I let my relatonship with my father be affected by my mother, a truism of course. In my teens I was often rude and unkind to him, yet I never saw him angry. But when we were alone together we were amicable. The tension at the root of my behaviour, I understood quite quickly, was my mother's resentment, irritation, disappointment, (understanding didn't stop me doing it). Her self-control prevented her from expressing these things openly for herself, but they were never far beneath the surface, and, as I have said, I was and am a reactive person, easily affected by the currents around me, so I expressed them for her. This situation had the advantage that I could then be upbraided for my unacceptable insolence to my father. I'm not letting myself off the hook, I was still obnoxious. Compassion for one's former self should never descend into self-pity and denial, and the inner child can be as tiresome as any other infant. I was on some level aware of a pity for my father for so many things, which I was not mature enough to be able to transform into affectionate compassion, and which I had a horror of allowing myself to feel, to be affected by.
Our father was born 100 years ago this year ( he died in 1988, my mother 7 years later). A move is afoot for all his offspring and sundry grandchildren to contribute to an online but private memoire of him. A nice idea, though one I having trouble getting started on. (The aforementioned sibling happily supports the idea, but is disinclined as yet to contribute, saying, Bartleby-like, 'I am not sure there is anything I could or would want to say'. The ambiguity of the modals seems to express more eloquent possibilities than any amount of eulogising!) I suppose I am afraid that when I try to think about my father, and to do so with genuine affect, I will fall into the trap of affected emotion, sentiment, dishonesty, artifice. That the temptation to make a good piece of writing, or to be seen to have deep and creditable feelings will cause me to be fundamentally dishonest, for the fact was he was a quiet, background presence, lacking in forcefulness, very much a supporting role in the drama. Much of the time I didn't really take a lot of notice of him. Which is not, obviously, the whole story. Alternatively, I also fear that, in seeking to be truthful, not sentimental, I will say something inappropriate to the spirit of the project, that might upset ( weasel word!) or discomfort someone else.
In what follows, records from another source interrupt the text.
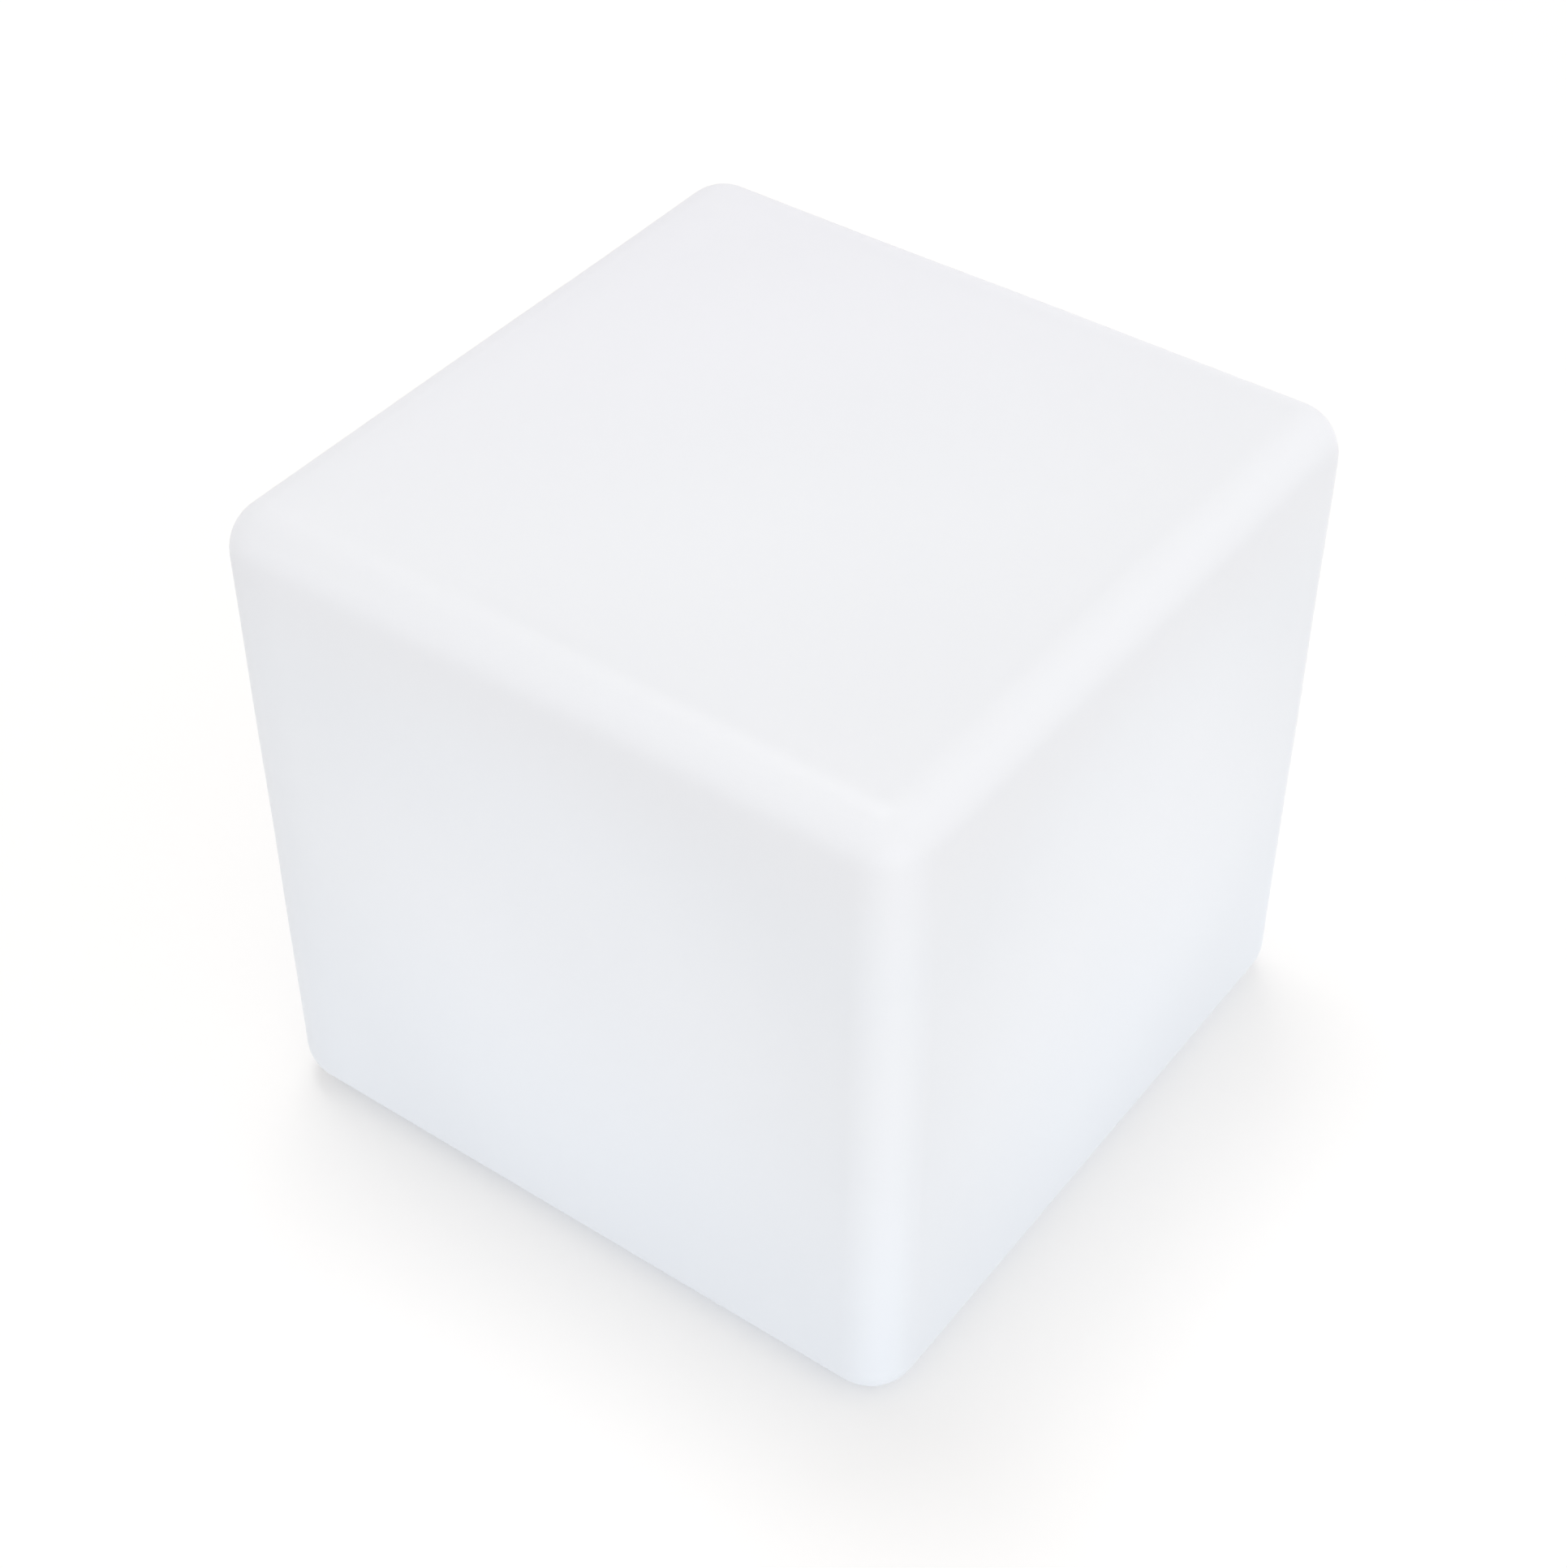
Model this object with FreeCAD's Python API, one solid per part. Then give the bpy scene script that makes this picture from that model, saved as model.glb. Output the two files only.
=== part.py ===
"""Rechargeable cube light: a hollow moulded cube that stands on the floor, lit from inside.

A round light module fills a pocket in the underside. Its cover carries the battery, the control
board, the push button and the charging socket; a housing on top of the cover carries the LED board
under a clear dome. Millimetres, +Z up, origin at the centre of the footprint, on the floor.
"""
import FreeCAD
import Part

import math
import os

V = FreeCAD.Vector
UP = V(0, 0, 1)
DOWN = V(0, 0, -1)

# ---- cube shell --------------------------------------------------------------------------------
WIDTH = 400.0              # footprint, square
HEIGHT = 391.0             # floor to top face
EDGE_R = 27.0              # all twelve outer edges
WALL = 3.0                 # moulded wall
STAND_LAND = 24.0          # flat ring that touches the floor, inside the lower edge rounding
RELIEF_DEPTH = 2.5         # the rest of the underside is lifted by this
RELIEF_CORNER_R = 34.0
RELIEF_LIP_R = 2.0         # rounding where the relief meets the stand ring
PANEL_INSET = 1.0          # the base panel ends this far inside the lower edge rounding
PANEL_CORNER_R = 12.0
WELD_LAP = 6.0             # the panel's rim is welded under a ledge of the walls this wide

# ---- battery pack --------------------------------------------------------------------------------
CELL_R = 9.2
CELL_LENGTH = 65.2
CELL_GAP = 0.6             # between the two cells
CELL_CAP_R = 3.6           # raised positive button
CELL_CAP_H = 1.0
TAB_T = 0.3                # nickel strip welded to the cell ends
TAB_W = 8.0
WRAP_GAP = 0.1
WRAP_T = 0.4
PACK_LIFT = 1.5            # clear of the cover
CRADLE_AT = 0.37           # the cradles stand at this share of the cell length from the middle
CRADLE_T = 2.4
CRADLE_H = 7.0
CRADLE_GAP = 0.2
CLAMP_T = 1.8
CLAMP_WIDTH = 14.0
CLAMP_FOOT = 7.4
CLAMP_FOOT_T = 2.0
CLAMP_BOSS_H = 9.0
CLAMP_SCREW_LENGTH = 9.0

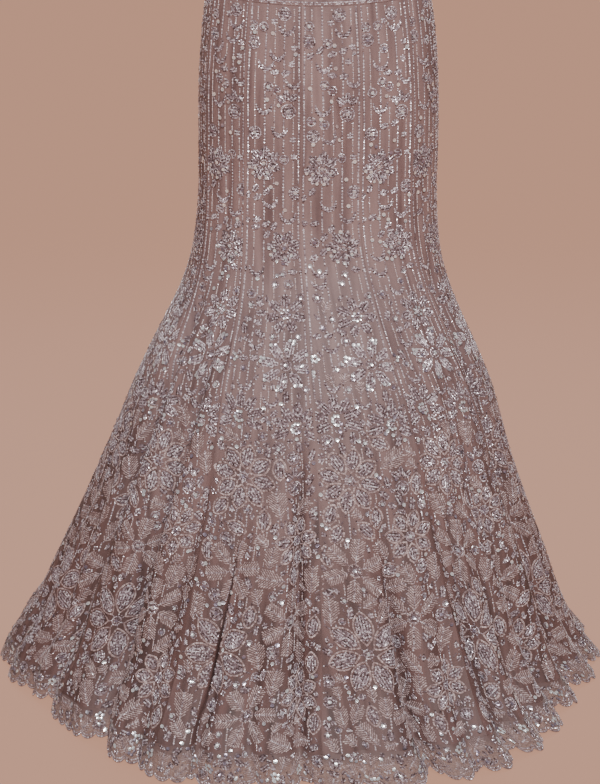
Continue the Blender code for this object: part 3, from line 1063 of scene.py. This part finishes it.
class Work:
    """The beadwork of one panel, laid out flat, with a map of what is already covered."""

    CELL = 1.4
    CROSS = ((0, 0), (-1, 0), (1, 0), (0, -1), (0, 1))

    def __init__(self, panel, seed, margin=1.0):
        self.panel, self.margin = panel, margin
        self.random = np.random.default_rng(seed)
        self.tables = []
        rows = int(panel.along[-1] / self.CELL) + 12
        self.half = int(panel.width.max() / 2 / self.CELL) + 6
        self.taken = np.zeros((rows, 2 * self.half + 1), bool)

    def cells(self, table):
        """The cells under each bead: at its middle, and towards both ends of a long one."""
        found = []
        for share in (-0.65, 0.0, 0.65):
            x = table[:, X] + share * table[:, LONG] * np.cos(table[:, ANGLE])
            y = table[:, Y] + share * table[:, LONG] * np.sin(table[:, ANGLE])
            row = np.clip((y / self.CELL).astype(int) + 4, 0, self.taken.shape[0] - 1)
            column = np.round(x / self.CELL).astype(int) + self.half
            found.append((row, np.clip(column, 0, self.taken.shape[1] - 1)))
        return found

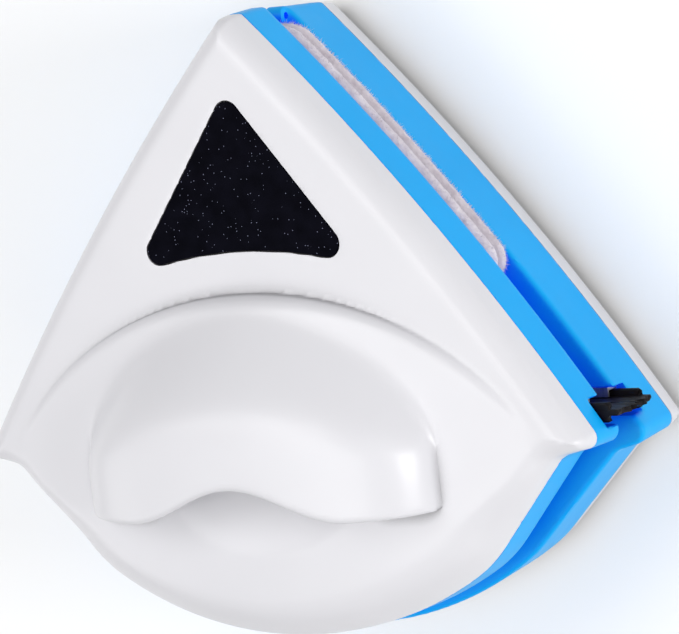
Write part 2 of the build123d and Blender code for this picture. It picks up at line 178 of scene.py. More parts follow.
def surface_net(field, low, high, step):
    """Vertices and quads of field = 0. Each grid cell on the surface gets one vertex, fitted to the planes that cross
    the cell, so that edges stay crisp, and is then pulled onto the surface."""
    axes = [np.arange(a - 1.5 * step, b + 1.5 * step, step) for a, b in zip(low, high)]
    values = field(axes[0][:, None, None], axes[1][None, :, None], axes[2][None, None, :])
    cells = [n - 1 for n in values.shape]
    total = cells[0] * cells[1] * cells[2]
    sums = np.zeros((total, 4))
    rings, crossings = [], []
    for axis in range(3):
        lower, upper = [slice(None)] * 3, [slice(None)] * 3
        lower[axis], upper[axis] = slice(None, -1), slice(1, None)
        a, b = values[tuple(lower)], values[tuple(upper)]
        at = np.argwhere((a < 0) != (b < 0))
        others = [k for k in range(3) if k != axis]
        va, vb = a[tuple(at.T)], b[tuple(at.T)]
        point = np.stack([axes[k][at[:, k]] for k in range(3)], 1)
        point[:, axis] += step * va / (va - vb)
        ring = []
        for du, dv in ((-1, -1), (0, -1), (0, 0), (-1, 0)):
            cell = at.copy()
            cell[:, others[0]] += du
            cell[:, others[1]] += dv
            flat = (cell[:, 0] * cells[1] + cell[:, 1]) * cells[2] + cell[:, 2]
            for k in range(3):
                sums[:, k] += np.bincount(flat, point[:, k], total)
            sums[:, 3] += np.bincount(flat, minlength=total)
            ring.append(flat)
        ring = np.stack(ring, 1)
        flip = (va < 0) if axis != 1 else (va >= 0)
        ring[~flip] = ring[~flip][:, ::-1]
        rings.append(ring)
        crossings.append(point)
    rings, crossings = np.concatenate(rings), np.concatenate(crossings)
    used = np.flatnonzero(sums[:, 3])
    number = np.full(total, -1)
    number[used] = np.arange(len(used))
    middle = sums[used, :3] / sums[used, 3:]
    normal = slope_at(field, crossings)
    normal /= np.maximum(np.linalg.norm(normal, axis=1, keepdims=True), 1e-6)
    square, side = np.zeros((len(used), 3, 3)), np.zeros((len(used), 3))
    for corner in range(4):
        vertex = number[rings[:, corner]]
        reach = (normal * (crossings - middle[vertex])).sum(1)
        for i in range(3):
            side[:, i] += np.bincount(vertex, normal[:, i] * reach, len(used))
            for j in range(3):
                square[:, i, j] += np.bincount(vertex, normal[:, i] * normal[:, j], len(used))
    shift = np.linalg.solve(square + 0.08 * np.eye(3), side[:, :, None])[:, :, 0]
    points = middle + np.clip(shift, -0.8 * step, 0.8 * step)
    for _ in range(3):
        slope = slope_at(field, points)
        move = field(*points.T)[:, None] * slope / np.maximum((slope**2).sum(1), 0.25)[:, None]
        length = np.linalg.norm(move, axis=1, keepdims=True)
        points -= move * np.minimum(1, 0.3 * step / np.maximum(length, 1e-9))
    return points, number[rings]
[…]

But I think it will be OK. It isn't a therapeutic exercise, that isn't necessary. Affectionate things will be said, and perhaps some affecting ones. My father was by nature an affectionate man, I believe, but life got in the way of his being able to always express it, or of my being able to receive it.
But as we were, he and I, in this picture, we seem to have been affectionate, and unaffected.
Many thanks to Tall Girl and to Jean, whose very strong, beautiful, courageous writing, unaffected and affecting, started me thinking about this. This post has, along the way, morphed into something other and longer than I intended. For better or worse.